So today I spent a lot of time reflecting on what these great men in our lives really do for us. I had a few dreams about a friend of mine, who doesn't have a great relationship with his father. During this dream, I was speaking to the father, pleading that he call his son to say a few words that would change the world. "I love you".
When I woke, I realized what it was that I had that so many others didn't. I had someone who cared for me all this time. A man in my life who though sickness and sadness has stood at my side. He has allowed me plenty of room to grow, but then also given me the room to fall. When I fall, my dad is always there to reach out and hand and pull me back to my feet.
I have come to him so many times, listening to his council, seeking his wisdom, and asking for his help. He is always there, he is always willing. During a rather rough few months, he has given me council and offered to give me blessings. During these times, I have seen that I need a man who will stand next to Christ before he will stand with me. I need someone who is dedicated to the life and mission of this church before he does anything else.
Now before you mistake this as a bitter sentiment towards a man I do still love- this is not an attack on my ex-boyfriend. He was a very strong priesthood holder. I used to sit in his apartment while he went to give a blessing. I used to sit next to him and hold his hand during church. But for whatever reason, he was not the one that was meant for me.
My dad is a priesthood holder- a strong leader for our family. I know we are thankful for him- always. He is there to provide a link to a priesthood blessing, offer words of comfort, someone to laugh with. These last couple of days, we have taken him shopping with us, he always manages to do something funny. The other day, we were leaving the mall kinda late- everywhere had their gates down. As we passed Cold Stone, he grabbed the doors, and shook them. Mumbling something that sounded like a Hunchback. We laughed and moved away from him- there were lots of people staring at us. But for some reason, all those funny things just make me love him more.
I love Chinese food, so on Saturday's when it is my choice, I choose Chinese food places. We finished at this place called China Lilly- when it used to be down in the Riverwoods, and he put the Chinese container in between his fingers, stuck up his Pinky fingers, and started prancing down the street. Stopping a few feet ahead to instruct those also carrying the take out to do the same- as that was the only way to carry left overs. I hope my husband is also full of life.
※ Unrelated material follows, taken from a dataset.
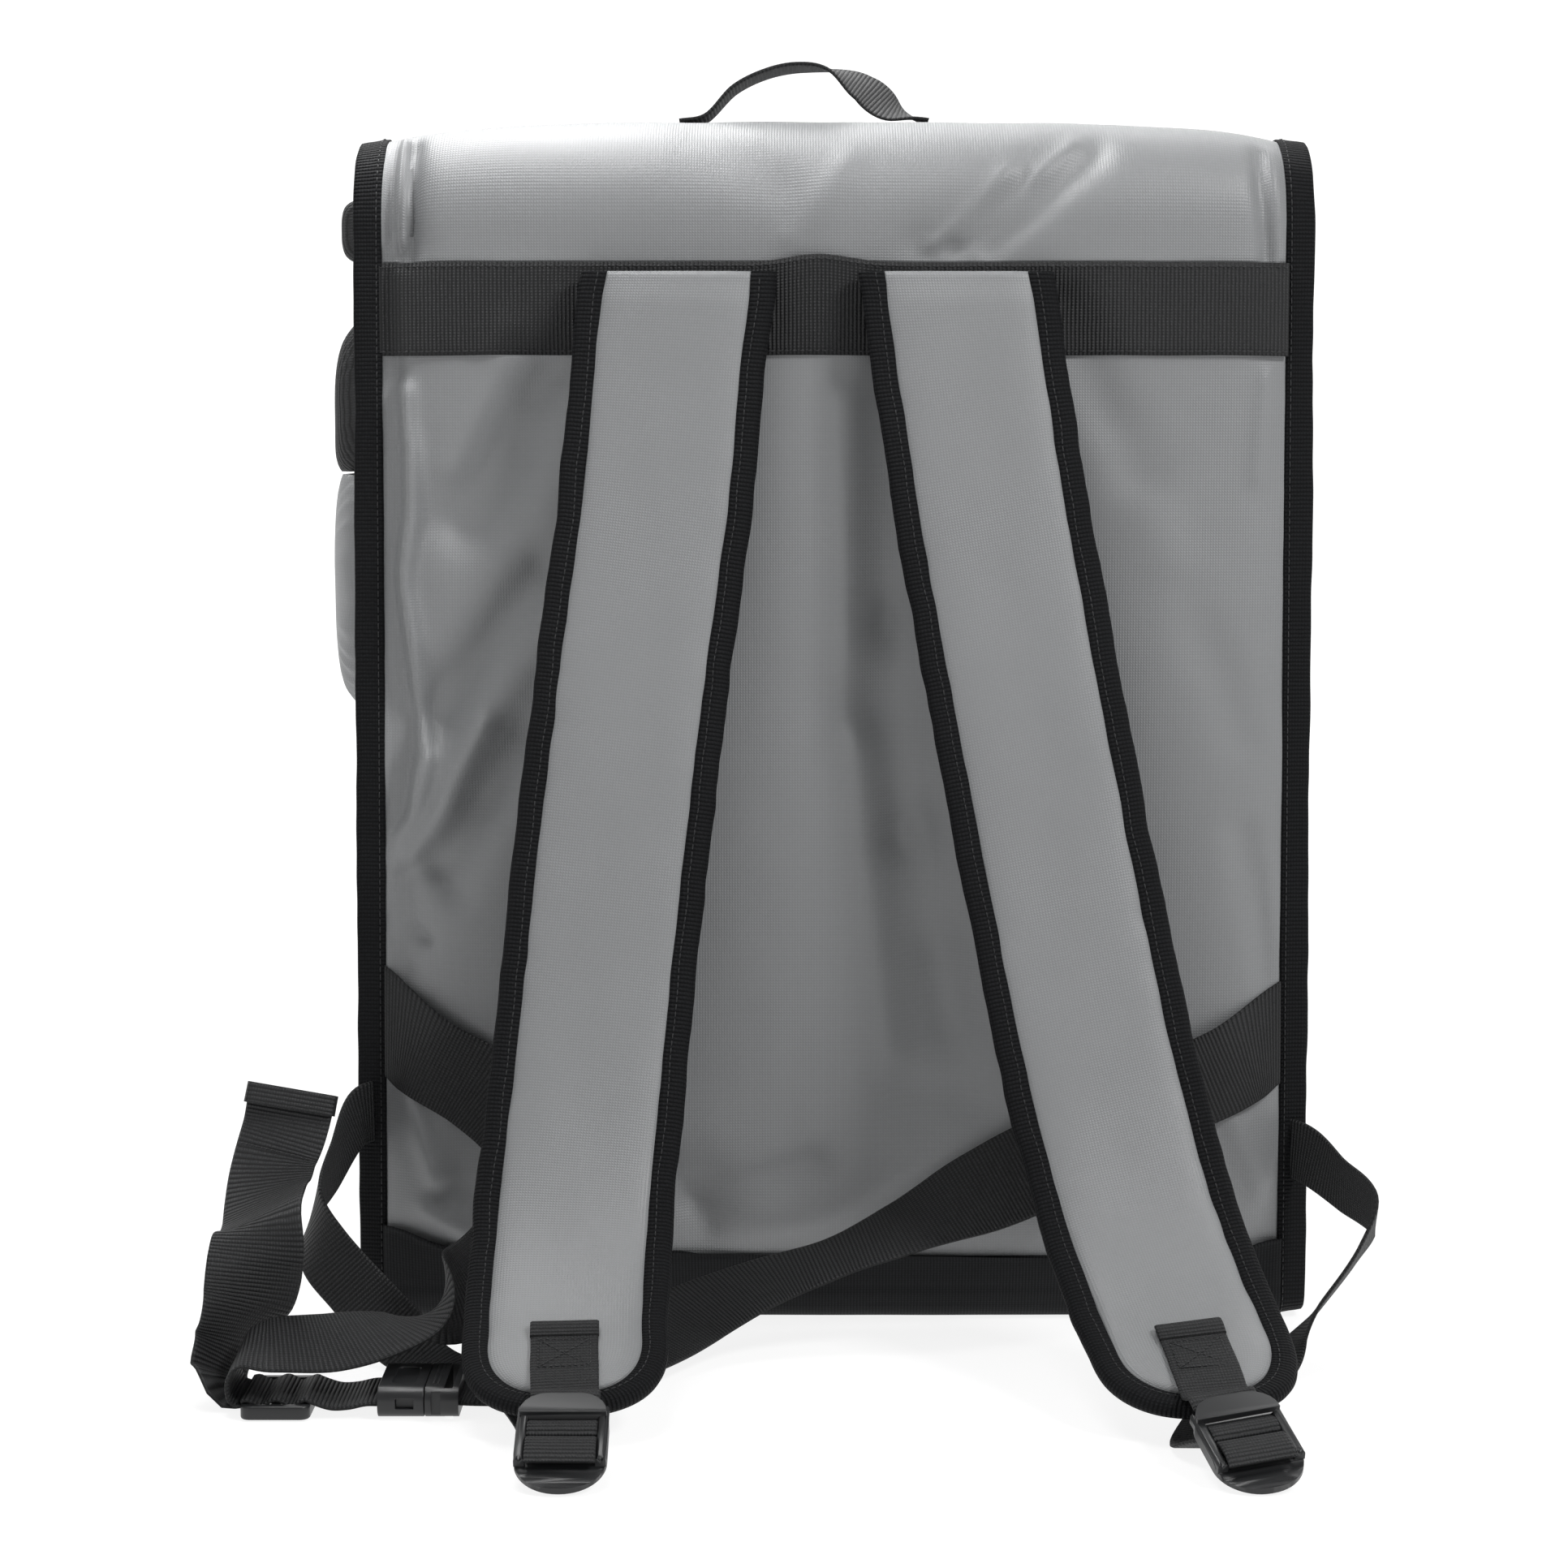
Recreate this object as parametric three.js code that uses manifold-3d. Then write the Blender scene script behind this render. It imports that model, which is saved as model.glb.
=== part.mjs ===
// An insulated delivery backpack in millimetres, +Z up, standing on the floor with its origin
// at the base's centre. The side with the shoulder straps faces -Y, and left is -X as seen from there.
import * as THREE from 'three';
import Module from 'manifold-3d';

const wasm = await Module();
wasm.setup();

// Bag: a padded box of coated cloth with a lid that is cut off at the rim
const bodyWidth = 380;
const footFlare = 3;
const bodyDepth = 256;
const bodyHeight = 503;
const lidHeight = 53;
const wall = 7;
const backPillow = 12;
const frontPillow = 9;
const sidePillow = 6;
const topCrown = 8;
const backRoll = 36;
const frontRoll = 24;
const footRadius = 10;
const fit = 0.4;
const softFit = 0.8;

// Coverings of the bag
const coverHeight = 33;
const coverThick = 2;
const bandHeight = 38;
const bandThick = 1.4;
const bandEnd = 5;
const flapDrop = 120;
const flapWidth = 330;
const flapThick = 2.5;
const seamTape = 9;
const seamTapeThick = 2.4;
const seamStand = 1;

// Shoulder straps
const strapWidth = 80;
const strapThick = 12;
const strapTape = 8.6;
const strapTapeRoll = 3.7;
const strapEnd = 34;
const strapReach = 188;
const strapStand = 0.7;

// Webbing and hardware
const webbingThick = 1.6;
const strapWebbing = 26;
const hipWebbing = 38;
const handleWebbing = 32;
const webbingLie = 1.4;
const lockWidth = 34;
const lockLength = 47;
const lockThick = 4.5;
const lockRail = 3.6;
const lockLift = 1;
const lockLead = 16;
const lockAhead = 18;
const lockProp = 11;
const sliderLength = 46;
const sliderWidth = 27;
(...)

My dad is humble and sincere. I have watched as he loves others without questions. He supports me and gives me everything I could need. He has taught me how to do things on my own- but is always there to fix things when the go wrong. He taught me how to ride my bike, how to climb a tree. He supported me at dance recitals, school dances, and all thins that went on. He loves me, that I am sure.
But what he does not know, is that I love him. I love him snoring on the couch, keeping me up for long hours, offering me tissues and telling me that there are better days ahead. I love him for loving me. I love him for being there, for knowing everything, for working on homework with me. Creating mousetrap cars, solar systems, and bug collections. He is the man I know I can always count on. He teaches me new things- gets me to get out of the boat, and won't let me back in until I get up on the wakeboard. He pays for Snowboarding lessons, tennis lessons, dancing, painting, and shopping a lot of the time. He is the one that I go to when I have a boo-boo. Today I cut myself with the heel from my church shoes. He had me seated and cleaned from the blood, and bandaged before I knew what hit me. I was thankful for him- for his help, for his love.
I have a lot. I know I do. I am thankful for him- for making this family. I am thankful for so many things and I know that he is behind it all.
So dad, thank you for being constant. I will find a man like you- who wants to love me forever. That I know I can do!